Lay down some compost. Protect your plants by sheet composting, by layering garden beds with coffee grounds, grass clippings or composted manure and topping it with a one-inch layer of leaves. Alternate these layers until you reach bed height, keeping your protective pile in place throughout the winter. Rake out the excess when warmer weather returns.

Protect plants from winter burn and die-back. Some plants such as rhododendrons and hollies must have stored moisture to get through the winter. You can help fight drying conditions by regular watering, but not overwatering, your evergreens throughout the fall and until the ground freezes. Using anti-desiccant and anti-transpirant sprays may have no effect in retaining moisture, however, notes the University of Minnesota Extension service.

Dig up vulnerable annuals and herbs. Not every annual can handle a winter onslaught nor can most herbs. Instead of losing these, dig them up and place them in a pot and bring them inside for the winter. Come spring, you can place them back outside again.

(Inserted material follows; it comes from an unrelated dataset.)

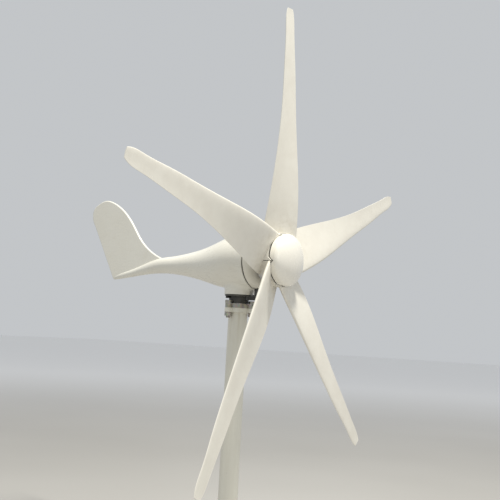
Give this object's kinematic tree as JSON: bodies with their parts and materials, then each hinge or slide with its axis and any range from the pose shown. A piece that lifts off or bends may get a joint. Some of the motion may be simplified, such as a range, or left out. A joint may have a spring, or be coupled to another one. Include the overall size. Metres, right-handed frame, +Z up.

Put away tools and hoses. Go through your garden tools and throw out what is broken and clean off what is left. Disconnect and drain hoses as leaving these untended can cause them to expand and break during a cold snap.

Throughout the winter you can continue to work on your compost pile, depositing coffee grounds and food. Come spring, you’ll be well on your way to having fresh soil available to replenish your garden, mixing finished compost with garden soil to create a nourishing bed for your plants.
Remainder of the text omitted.